Su madre, en definitiva, que suma el amor al consuelo, el afecto familiar a la cotidianidad de la literatura; del mismo modo que su padre, general de división, hombre propenso a la mística y a la lectura del Antiguo Testamento, alimenta con su presencia el rigor de la Palabra, que es como hablar del habitante de «una ciudad metafísica, alejada de las cosas de los hombres y donde las columnas eran aristotélicas, pero en sus calles -ésas cuya existencia me indicó en mi niñez- había puertas que conducían a las Cruzadas y a Godofredo de Bouillon, al Corsario Negro y a Famagusta asediada por los turcos, a la música clásica alemana y a Tintín». Entre las palabras y la Palabra se cifra precisamente la literatura de José Carlos Llop, que es una escritura de la memoria y la mirada; de la luz y sus distintos tonos ocres, casi fronterizos; de la luz -claro está- y la belleza; de una belleza no entendida –alla Schiller- como señuelo, sino como algo sustancial que se asemeja mucho a la verdad. Belleza y verdad: aquí reside una poética en la que la ciudad cobra presencia como un léxico familiar.

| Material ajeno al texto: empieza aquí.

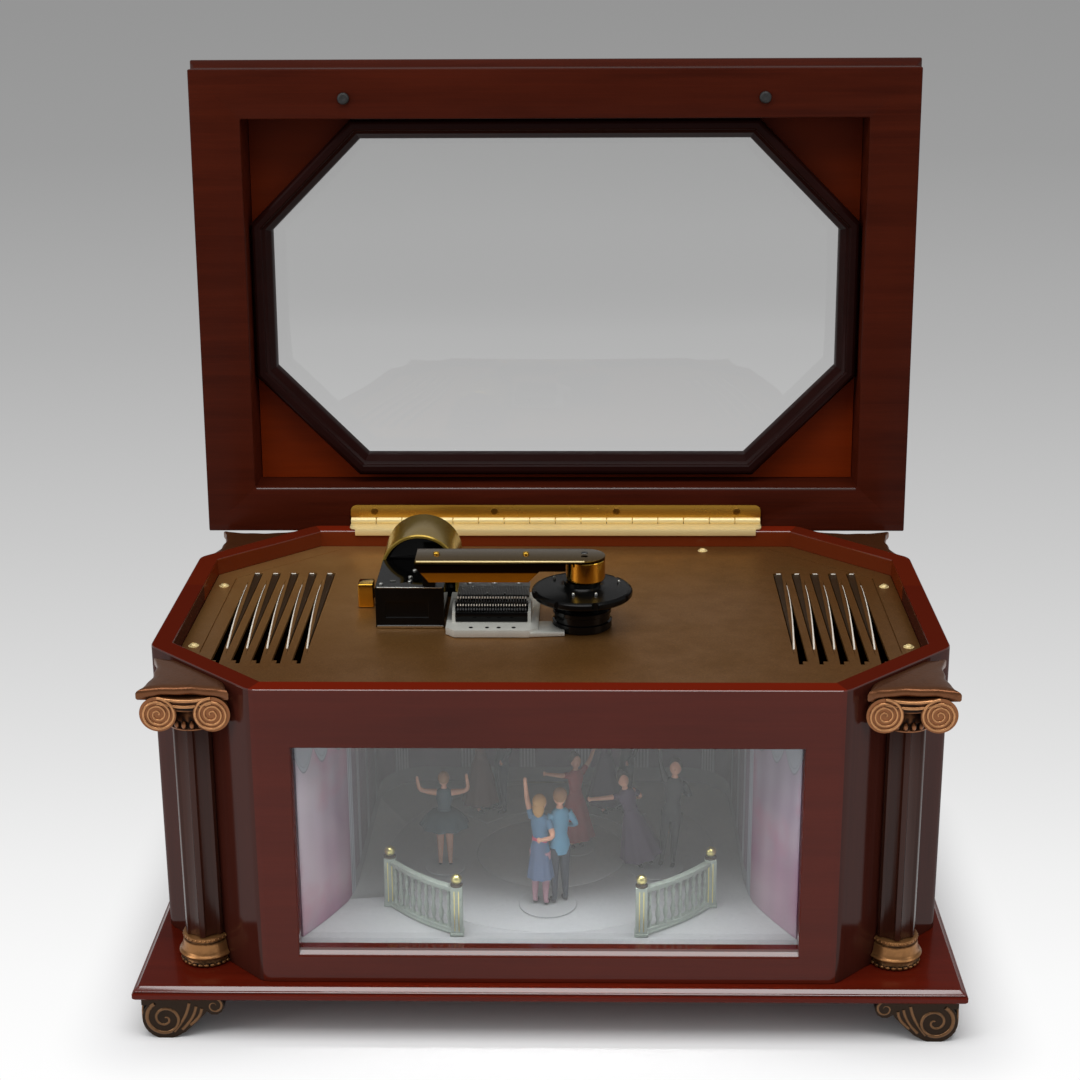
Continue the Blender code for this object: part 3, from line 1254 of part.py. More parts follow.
def music_box():
    """Builds every piece, then moves the whole to its own origin."""
    clear_scene()
    base_board()
    feet()
    case()
    window_glass()
    columns()
    top_plate()
    power_jack()
    lid()
    hinge()
    movement_housing()
    dome_cover()
    start_lever()
    bedplate()
    star_wheels()
    comb()
    pressure_arm()
    hub()
    movement_motor()
    stage_floor()
    stage_ring()
    stage_disc()
    stage_gears()
    stage_motor()
    backdrop()
    balustrades()
    figures()
    lean = math.radians(LEAN)
    far = LID_THICK - LID_LIP_THICK * 0.25
    corners = []
    for n, grow in ((far, LID_LIP), (LID_THICK, LID_LIP * 0.8)):
        corners.append(lid_y(n) - HINGE_Y + math.tan(lean) * (LID_TOP + grow))
    back = HINGE_Y + math.cos(lean) * max(corners)
    root = bpy.data.objects.new("music_box", None)
    bpy.context.scene.collection.objects.link(root)
    root.location = (0.0, (BOARD_HALF_Y - back) / 2, 0.0)
    for obj in bpy.data.objects:
        if obj is not root:
            obj.parent = root
    return root


music_box()
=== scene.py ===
"""Looks of the music box: refined pieces, their finishes and a plain studio, built round the fixed frame."""

import logging
from dataclasses import dataclass
from enum import Enum
from math import cos, pi, radians, sin, sqrt, tau
from typing import Callable, Optional, Sequence

import bmesh
import bpy
from mathutils import Matrix, Vector
from mathutils.bvhtree import BVHTree


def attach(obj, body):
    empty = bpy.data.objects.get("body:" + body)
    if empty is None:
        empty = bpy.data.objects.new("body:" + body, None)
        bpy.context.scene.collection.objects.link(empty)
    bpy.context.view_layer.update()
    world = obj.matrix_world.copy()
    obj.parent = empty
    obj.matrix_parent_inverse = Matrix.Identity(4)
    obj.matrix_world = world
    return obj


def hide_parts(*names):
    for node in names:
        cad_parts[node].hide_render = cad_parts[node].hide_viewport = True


LOG = logging.getLogger("music_box")

Colour = tuple[float, float, float]
Point = tuple[float, float, float]
Pair = tuple[float, float]
Pairs = Sequence[Pair]
Obj = bpy.types.Object
Socket = bpy.types.NodeSocket
Material = bpy.types.Material
NodeTree = bpy.types.NodeTree

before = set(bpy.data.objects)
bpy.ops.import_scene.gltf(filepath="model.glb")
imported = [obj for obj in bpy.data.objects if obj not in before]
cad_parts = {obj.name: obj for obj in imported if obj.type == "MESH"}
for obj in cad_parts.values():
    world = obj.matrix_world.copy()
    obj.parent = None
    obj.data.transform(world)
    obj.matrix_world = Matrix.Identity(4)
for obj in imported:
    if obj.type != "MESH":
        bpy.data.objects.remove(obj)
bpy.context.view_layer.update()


def srgb(code: str) -> Colour:
    """Linear colour of a six-digit hex code."""
    parts = [int(code[i : i + 2], 16) / 255 for i in (0, 2, 4)]
    return tuple(p / 12.92 if p <= 0.04045 else ((p + 0.055) / 1.055) ** 2.4 for p in parts)


# Places that several pieces share, in metres, in the same frame as the fixed parts
SHIFT_Y = -0.018222
GAP = 0.0003
CASE_HALF_X = 0.1667
CASE_HALF_Y = 0.1062
CHAMFER = 0.0483
WALL = 0.0089
RIM_TOP = 0.1560
PLATE_TOP = 0.1482
BOARD_TOP = 0.0254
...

La obra de Llop se sustenta sobre esta doble vertiente: por un lado, la consciencia dolorosa de la vida y, por otro, la necesidad de la memoria -y de sus frutos, en forma de belleza y sentido- para recomponerla. Así sucede en sus mejores libros (pienso ahora en esos dos textos centrales en el corpus llopiano titulados En la ciudad sumergida y Solsticio, pero también en los cinematográficos El informe Stein y Háblame del tercer hombre, y en su honda meditación sobre el amor y sus heridas en Oriente, por ceñirme solo a lo narrativo), en los que se conjugan el anhelo con la permanencia y la realidad con la ficción; precisamente porque es en la otredad (evocada en el verso de Robert Graves «I, an ambassador of Another Part», que tanto gusta de citar nuestro autor) donde se hace posible la auténtica creación. Apelar a la luz de la memoria en la literatura de José Carlos Llop -escribí en una ocasión- supone hallar un cobijo para la esperanza entre las teselas dispersas del olvido y reconocer que, detrás de la nada del pasado, todavía palpita el latido de aquello que nos constituye.

La literatura, en efecto, es una forma de memoria, la más depurada quizá. Y el anuncio de la concesión de la Medalla de Oro de Palma a su escritor más señero honra esta memoria, que es también la de toda la ciudad.